Net Cash Flow Analysis

Stable Value and U.S. Fixed Income Attract Largest Inflows

Automatic features and their appeal to “do-it-for-me” investors typically result in target date funds receiving the largest net inflows in the DC Index. The asset allocation funds, however, took a back seat for the second straight quarter, receiving only 0.6% of quarterly net inflows.

Similar to 3Q20, investors expressed an appetite for relatively safer asset classes, as stable value (66.5%) and U.S. fixed income (9.8%) received sizable net inflows. It is important to keep in mind that DC participants using the core lineup tend to be older, have relatively large balances, and may be better financially positioned to contribute more. In addition, by the fourth quarter of a calendar year, some DC participants may have already reached contribution limits, meaning flow data may deviate from other quarters given a potentially smaller subset of participants making contributions.

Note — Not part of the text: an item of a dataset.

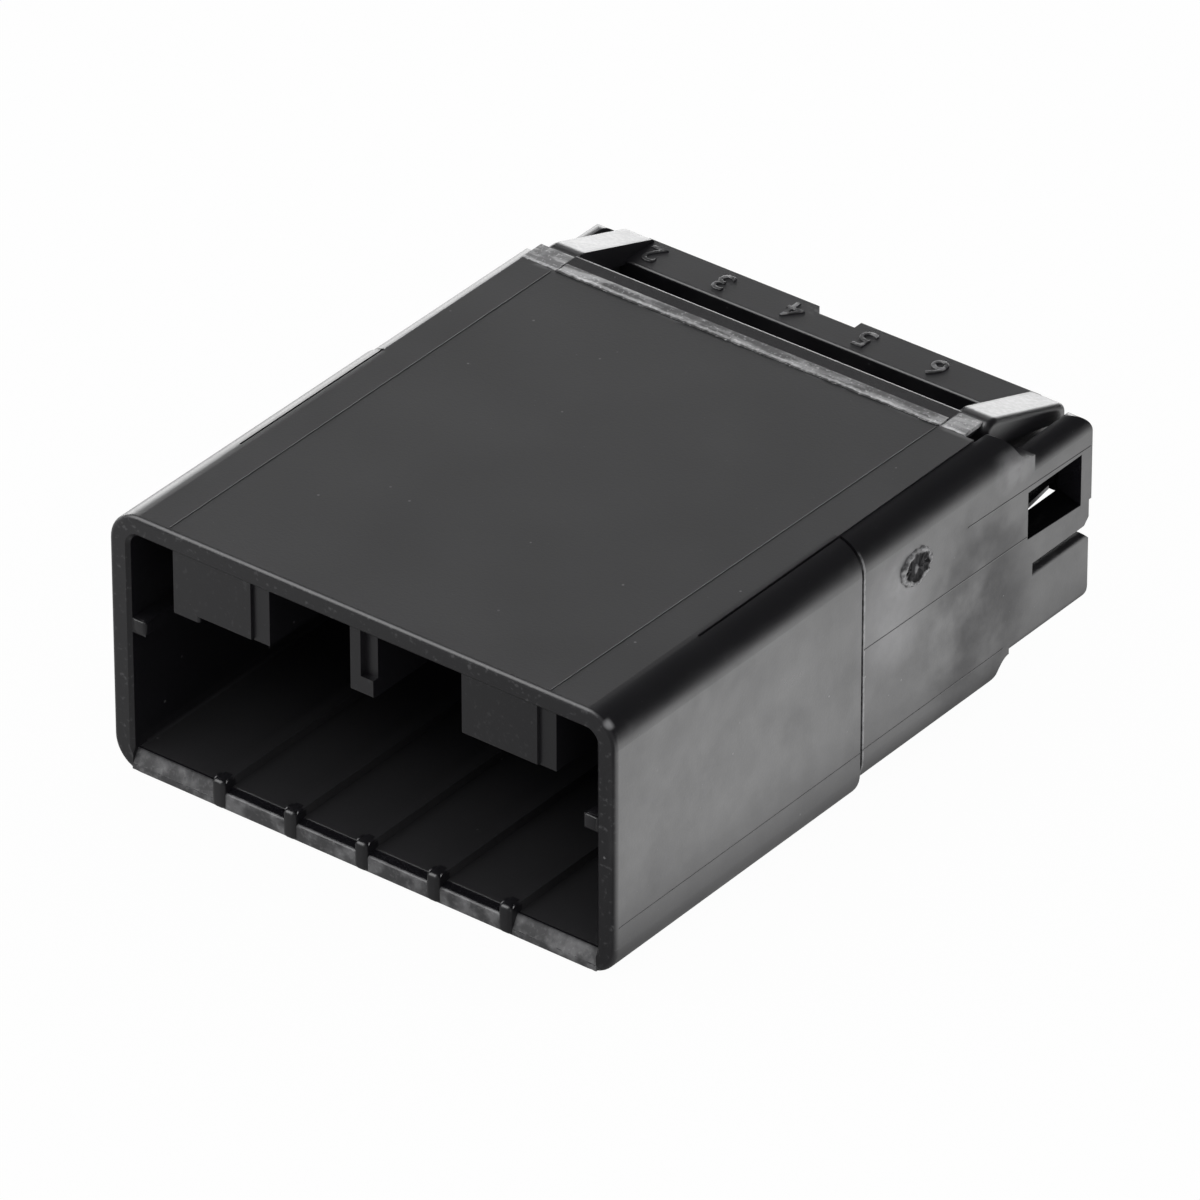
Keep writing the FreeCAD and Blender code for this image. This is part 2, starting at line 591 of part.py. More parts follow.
def build_loop_heads(body):
    """Rounded outer edge and inner lead-in along each loop's head, and the lower arm's rounded edges."""
    slope_end = f"({TOP_REAR} - sizes.slope_overlap + sizes.slope_length)"
    outer, lead = "sizes.loop_round", "sizes.loop_lead_in"
    above = f"{LOOP_TOP} + {ROOT}"
    sketch = new_sketch(body, "loop_head", "XZ_Plane", slope_end)
    draw(sketch, [
        (f"{REAR_HALF} - {outer}", above),
        (f"{REAR_HALF} - {outer}", LOOP_TOP,
         f"{REAR_HALF} - {outer}", f"{LOOP_TOP} - {outer}", "right"),
        (REAR_HALF, f"{LOOP_TOP} - {outer}"),
        (f"{REAR_HALF} + {ROOT}", f"{LOOP_TOP} - {outer}"),
        (f"{REAR_HALF} + {ROOT}", above),
    ])
    draw(sketch, [
        (f"{LOOP_INSIDE} + {lead}", above),
        (f"{LOOP_INSIDE} + {lead}", LOOP_TOP),
        (LOOP_INSIDE, f"{LOOP_TOP} - {lead}"),
        (f"{LOOP_INSIDE} - {ROOT}", f"{LOOP_TOP} - {lead}"),
        (f"{LOOP_INSIDE} - {ROOT}", above),
    ])
    head = add_pocket(body, sketch, f"{LOOP_REAR} + {PAST} - {slope_end}")
    # Rounded outer foot of the lower arm, from the step under the block to the rear
    foot, foot_front = "sizes.lower_arm_round", f"({TOP_REAR} - sizes.tail_step + sizes.tail_inner_radius)"
    sketch = new_sketch(body, "lower_arm_foot", "XZ_Plane", foot_front)
    draw(sketch, [
        (f"{REAR_HALF} - {foot}", LOWER_ARM_BOTTOM,
         f"{REAR_HALF} - {foot}", f"{LOWER_ARM_BOTTOM} + {foot}", "left"),
        (REAR_HALF, f"{LOWER_ARM_BOTTOM} + {foot}"),
        (f"{REAR_HALF} + {ROOT}", f"{LOWER_ARM_BOTTOM} + {foot}"),
        (f"{REAR_HALF} + {ROOT}", f"{LOWER_ARM_BOTTOM} - {ROOT}"),
        (f"{REAR_HALF} - {foot}", f"{LOWER_ARM_BOTTOM} - {ROOT}"),
    ])
    arm_foot = add_pocket(body, sketch, f"{LOOP_REAR} + {PAST} - {foot_front}")
    # Rounded upper edge of the lower arm along the slit
    shoulder, slit_front = "sizes.lower_arm_shoulder", f"({BLOCK_REAR} + sizes.slit_gap)"
    sketch = new_sketch(body, "lower_arm_shoulder", "XZ_Plane", slit_front)
    draw(sketch, [
        (f"{REAR_HALF} - {shoulder}", f"{LOWER_ARM_TOP} + {ROOT}"),
        (f"{REAR_HALF} - {shoulder}", LOWER_ARM_TOP,
         f"{REAR_HALF} - {shoulder}", f"{LOWER_ARM_TOP} - {shoulder}", "right"),
        (REAR_HALF, f"{LOWER_ARM_TOP} - {shoulder}"),
        (f"{REAR_HALF} + {ROOT}", f"{LOWER_ARM_TOP} - {shoulder}"),
        (f"{REAR_HALF} + {ROOT}", f"{LOWER_ARM_TOP} + {ROOT}"),
    ])
    arm_head = add_pocket(body, sketch, f"{LOOP_REAR} + {PAST} - {slit_front}")
    add_mirror(body, [head, arm_foot, arm_head], "left_loop_head")


def build_housing(doc):
    """The one-piece housing."""
    body = make_body(doc, "housing")
    for step in (build_shell, build_rear_walls, build_flap_bay, build_tail, build_mouth, build_keys,
                 build_floor_ribs, build_cores, build_wire_cavities, build_loop_heads):
        step(body)
    return body


def arm_outline():
    """Side view of a flap arm, whose top runs level, bends and slopes down without a corner."""
    lean, bend, corner = "sizes.arm_slope", "sizes.arm_bend_radius", "sizes.arm_corner"
    bend_y = f"({ARM_FRONT} + sizes.arm_level_run)"
    slope_y = f"({bend_y} + {bend} * sin({lean}))"
    slope_z = f"(sizes.height - {bend} * (1 - cos({lean})))"
    end_y = f"({FLAP_REAR} - {corner})"
    end_z = f"({slope_z} - ({end_y} - {slope_y}) * tan({lean}) - {corner} / cos({lean}))"
    return [
        (ARM_FRONT, ARM_FRONT_BOTTOM),
        (FLAP_REAR, ARM_END_BOTTOM),
        (FLAP_REAR, end_z, end_y, end_z, "left"),
        (f"{end_y} + {corner} * sin({lean})", f"{end_z} + {corner} * cos({lean})"),
        (slope_y, slope_z, bend_y, f"sizes.height - {bend}", "left"),
        (bend_y, "sizes.height"),
        (f"{ARM_FRONT} + {corner}", "sizes.height",
         f"{ARM_FRONT} + {corner}", f"sizes.height - {corner}", "left"),
        (ARM_FRONT, f"sizes.height - {corner}"),
    ]


def build_flap(doc):
    """The hinged rear lock with its bar, arms, plate and legs."""
    body = make_body(doc, "rear_lock_flap")
    web_half = f"({FLAP_HALF} - sizes.web_side_gap)"
    bar_rear = f"({FLAP_FRONT} + sizes.bar_depth)"
    plate_top = "(sizes.height - sizes.plate_drop)"
    plate_bottom = f"({plate_top} - sizes.plate_thickness)"
    plate_front = f"({FLAP_REAR} - sizes.plate_depth)"
    # Bar along the hinge, between the arms
    sketch = new_sketch(body, "bar", "YZ_Plane")
    draw(sketch, [
        (FLAP_FRONT, ARM_FRONT_BOTTOM),
        (bar_rear, ARM_FRONT_BOTTOM),
        (bar_rear, "sizes.height - sizes.edge_round", f"{bar_rear} - sizes.edge_round",
         "sizes.height - sizes.edge_round", "left"),
        (f"{bar_rear} - sizes.edge_round", "sizes.height"),
        (FLAP_FRONT, "sizes.height"),
    ])
    add_pad(body, sketch, f"2 * ({ARM_INSIDE} + {ROOT / 3})", middle=True)
    # Moving half of the web
    sketch = new_sketch(body, "moving_web", "XZ_Plane", f"{HINGE_Y} + sizes.web_half_gap")
    draw(sketch, rectangle(f"-{web_half}", web_half, f"{HINGE_Z} - sizes.web_thickness / 2",
                           f"{HINGE_Z} + sizes.web_thickness / 2"))
    add_pad(body, sketch, f"sizes.hinge_width / 2 - sizes.web_half_gap + sizes.arm_set_back + {ROOT}",
            reverse=True)
    # Sloping arm of the right side, with its leg and wedge
    sketch = new_sketch(body, "flap_arm", "YZ_Plane", FLAP_HALF)
    draw(sketch, arm_outline())
    arm = add_pad(body, sketch, "sizes.flap_arm_width", reverse=True)
    # Leg under the arm: a thin plate, deeper towards the rear, that guides the flap between the loops
    leg_outer = f"({FLAP_HALF} - sizes.leg_inset)"
    leg_rear, toe = f"({FLAP_REAR} - sizes.leg_end_gap)", "sizes.leg_toe_depth"
    leg_front = f"({BLOCK_REAR} + sizes.leg_front_gap)"
    sketch = new_sketch(body, "flap_leg", "YZ_Plane", leg_outer)
    draw(sketch, [
        (leg_front, "sizes.height - sizes.leg_front_drop"),
        (f"{leg_rear} - {toe}", "sizes.height - sizes.leg_toe_drop"),
        (leg_rear, "sizes.height - sizes.leg_heel_drop"),
        (leg_rear, f"{ARM_END_BOTTOM} + {ROOT}"),
        (leg_front, f"{ARM_FRONT_BOTTOM} - {ROOT / 3}"),
    ])
    leg = add_pad(body, sketch, "sizes.leg_width", reverse=True)
    # Wedge on the leg, just below the head of the window and just ahead of its post
    wedge_top, wedge_rear = f"({WINDOW_TOP} - sizes.wedge_top_gap)", \
        f"({LOOP_REAR} - sizes.post_width - sizes.wedge_side_gap)"
    wedge_foot = f"({wedge_top} - sizes.wedge_height)"
    sketch = new_sketch(body, "flap_wedge", "XZ_Plane", f"{wedge_rear} - sizes.wedge_depth")
    draw(sketch, [
        (f"{leg_outer} - {ROOT}", wedge_foot),
        (leg_outer, wedge_foot),
        (f"{LOOP_INSIDE} - sizes.wedge_gap", wedge_top),
        (f"{leg_outer} - {ROOT}", wedge_top),
    ])
    wedge = add_pad(body, sketch, "sizes.wedge_depth", reverse=True)
    add_mirror(body, [arm, leg, wedge], "left_flap_arm")
    # Numbered plate with its notch and its lip below
    half, notch = ARM_INSIDE, "(sizes.notch_width / 2)"
    sketch = new_sketch(body, "plate", "XY_Plane", plate_bottom)
    draw(sketch, [
        (f"0 - {half} - {ROOT}", plate_front),
        (f"{half} + {ROOT}", plate_front),
        (f"{half} + {ROOT}", FLAP_REAR),
        (notch, FLAP_REAR),
        (notch, f"{FLAP_REAR} - sizes.notch_depth"),
        (f"0 - {notch}", f"{FLAP_REAR} - sizes.notch_depth"),
        (f"0 - {notch} - sizes.notch_slant", FLAP_REAR),
        (f"0 - {half} - {ROOT}", FLAP_REAR),
    ])
    add_pad(body, sketch, "sizes.plate_thickness")
    sketch = new_sketch(body, "plate_lip", "XY_Plane", f"{plate_bottom} - sizes.lip_height")
    draw(sketch, rectangle(f"0 - {half} - {ROOT}", f"{half} + {ROOT}", plate_front,
                           f"{plate_front} + sizes.lip_thickness"))
    add_pad(body, sketch, f"sizes.lip_height + {ROOT}")
    # Soft front edge of the plate
    front_y, top_z = body.evalExpression(plate_front), body.evalExpression(plate_top)
    add_edge_feature(body, "Fillet", "plate_edge", "sizes.edge_round", lambda edge, middle: (
        close(middle.y, front_y) and close(middle.z, top_z) and edge.BoundBox.XLength > 1))
    # Rounded outer rim of each arm: every edge of its outer face that lies above its underside
    places = (FLAP_HALF, ARM_FRONT, FLAP_REAR, ARM_FRONT_BOTTOM, ARM_END_BOTTOM)
    flap_half, front, rear, front_z, rear_z = (body.evalExpression(item) for item in places)

    def on_rim(edge, middle):
        underside = front_z + (rear_z - front_z) * (middle.y - front) / (rear - front)
        outer = close(abs(middle.x), flap_half) and edge.BoundBox.XLength < 0.01
        return outer and middle.z > underside + 0.05

    add_edge_feature(body, "Fillet", "arm_round", "sizes.arm_round", on_rim)
    return body


def check(doc, bodies):
    """Stop if a feature failed or a body is not one valid solid."""
    for item in doc.Objects:
        if "Invalid" in item.State or "Error" in item.State:
            raise RuntimeError(f"{item.Name} failed: {item.State}")
    for body in bodies:
        shape = body.Shape
        if shape.isNull() or not shape.isValid() or len(shape.Solids) != 1:
            raise RuntimeError(f"{body.Label} is not one valid solid")


def main():
    """Build both bodies and write one file for each."""
    os.makedirs("parts", exist_ok=True)
    doc = FreeCAD.newDocument("connector_housing")
    make_sheet(doc)
    bodies = [build_housing(doc), build_flap(doc)]
    doc.recompute()
    check(doc, bodies)
    for body in bodies:
        body.Shape.exportStep(f"parts/{body.Label}.step")
        box = body.Shape.BoundBox
        print(body.Label, round(body.Shape.Volume, 2), [round(v, 3) for v in (
            box.XMin, box.YMin, box.ZMin, box.XMax, box.YMax, box.ZMax)])


main()
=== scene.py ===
"""Looks of a moulded connector housing with a hinged rear lock flap."""

import logging
import math
from dataclasses import dataclass
from enum import Enum
from typing import Any, Callable, Sequence

import bpy
from mathutils import Matrix, Vector


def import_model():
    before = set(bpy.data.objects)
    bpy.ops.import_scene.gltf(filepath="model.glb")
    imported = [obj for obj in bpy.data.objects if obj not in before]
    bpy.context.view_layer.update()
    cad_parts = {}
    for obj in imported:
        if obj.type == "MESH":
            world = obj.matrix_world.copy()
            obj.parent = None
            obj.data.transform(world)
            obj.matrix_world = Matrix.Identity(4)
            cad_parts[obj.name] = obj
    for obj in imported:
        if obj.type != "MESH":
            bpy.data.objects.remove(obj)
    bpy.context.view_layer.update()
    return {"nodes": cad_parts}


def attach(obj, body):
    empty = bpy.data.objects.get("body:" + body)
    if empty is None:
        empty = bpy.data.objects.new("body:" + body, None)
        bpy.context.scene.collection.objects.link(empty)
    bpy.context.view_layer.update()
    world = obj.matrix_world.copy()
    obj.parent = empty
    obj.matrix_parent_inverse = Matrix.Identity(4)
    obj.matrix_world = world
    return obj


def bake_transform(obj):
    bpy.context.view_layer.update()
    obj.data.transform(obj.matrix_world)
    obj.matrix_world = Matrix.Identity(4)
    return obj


LOG = logging.getLogger("connector_housing")

Point = tuple[float, float, float]
Spot = tuple[float, float]
Test = Callable[[Vector, Vector], bool]

# Sizes are in millimetres, apart from those that carry MM, which are in metres
MM = 0.001
# Y is counted from the mouth, and the model's middle lies this far behind it
MIDDLE = 15.2
PITCH = 3.5
ROOF = 11.75
REAR_WALL = 12.19
HINGE_LEVEL = 11.6
SCAR: Spot = (18.85, 9.05)
SCAR_RADII: Spot = (1.0, 0.82)


def at(x: float, y: float, z: float) -> Vector:
    """Place in metres of a point in millimetres, with Y counted from the mouth."""
    return Vector((x * MM, (y - MIDDLE) * MM, z * MM))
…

On the other hand, global equity received its largest-ever quarterly net inflows (6.5%). Conversely, investors reduced allocations to U.S. equities, as U.S. large cap (-47.1%) and U.S. small/mid cap (-26.4%) had the largest percentage of net outflows. Global ex-U.S. equity (-2.7%) also saw net outflows, albeit much smaller than its U.S. equity counterpart.


Net Transfers Decrease

Turnover (i.e., net transfer activity levels within DC plans) in the DC Index decreased sharply in 4Q, declining to 0.14% from the previous quarter’s measure of 0.75%. This signals that participants primarily stayed the course and did not drastically alter their allocations. This quarter’s turnover figure fell well below the Index’s historical average (0.59%) and marked the lowest the figure has been since 3Q18.

Equity Allocation

Equity Exposure Sees Significant Increase

The Index’s overall allocation to equity increased notably to 70.5% from the previous quarter’s 68.8%. The increased allocation comes despite large net outflows in U.S. large cap and small/mid cap, signaling that relatively strong returns in equity markets drove the higher allocation. The current allocation now sits well above the Index’s historical average (67.9%).

Asset Allocation

Equities Gain Assets at Expense of Safer Asset Classes

After experiencing the largest percentage decrease in allocation the previous quarter, U.S. small/mid cap had the biggest increase in 4Q, bringing the overall allocation to 8.2%. U.S. large cap also experienced a notable, albeit smaller, increase in allocation, to 26.4% from 26.0% in 3Q. Strong performance relative to fixed income and other asset classes drove the increases and offset the effect of net outflows from U.S. equities.

Despite positive and sizable net inflows, stable value (9.1%) experienced the largest decrease in allocation, signaling that the asset class was a relative underperformer. Similarly, U.S. fixed income (6.3%) had the second-largest decrease, while money market funds (1.4%) also saw a modest reduction.

Prevalence of Asset Class

Money Market Offerings Dip

In the prevalence of funds table, the green bars indicate the prevalence of asset classes within DC plans, while the blue bars show the average allocation to particular asset classes when offered as an option.

The prevalence of a money market offering (47.4%) decreased by 1.7 percentage points after rising by a similar amount the previous quarter. Many more DC plans continue to offer a stable value option (75.9%).

On the other hand, the prevalence of a high yield fixed income option (5.2%) and a global fixed income option (8.6%) both increased by 0.9%.

Management Fee Data

The DC Fee Analysis chart shows the average total investment management fee by plan size, as well as the active and passive exposures. Fees for each fund (including mutual funds, collective trusts, and separate accounts) within a plan are asset-weighted to determine the average total fee. This fee will be updated annually with the release of the third quarter DC Index results.

For plans with more than $1 billion in assets, the average asset-weighted fee decreased by 2 basis points to 0.27%. Plans with less than $500 million in assets saw a slightly larger fee decrease of 4 bps to 0.33%, while the fee for plans with assets between $500 million and $1 billion remained steady at 0.36%. Fee decreases were largely driven by a combination of increased use of passive mandates as well as lower breakpoints and new lower fee vehicles and share classes for active options.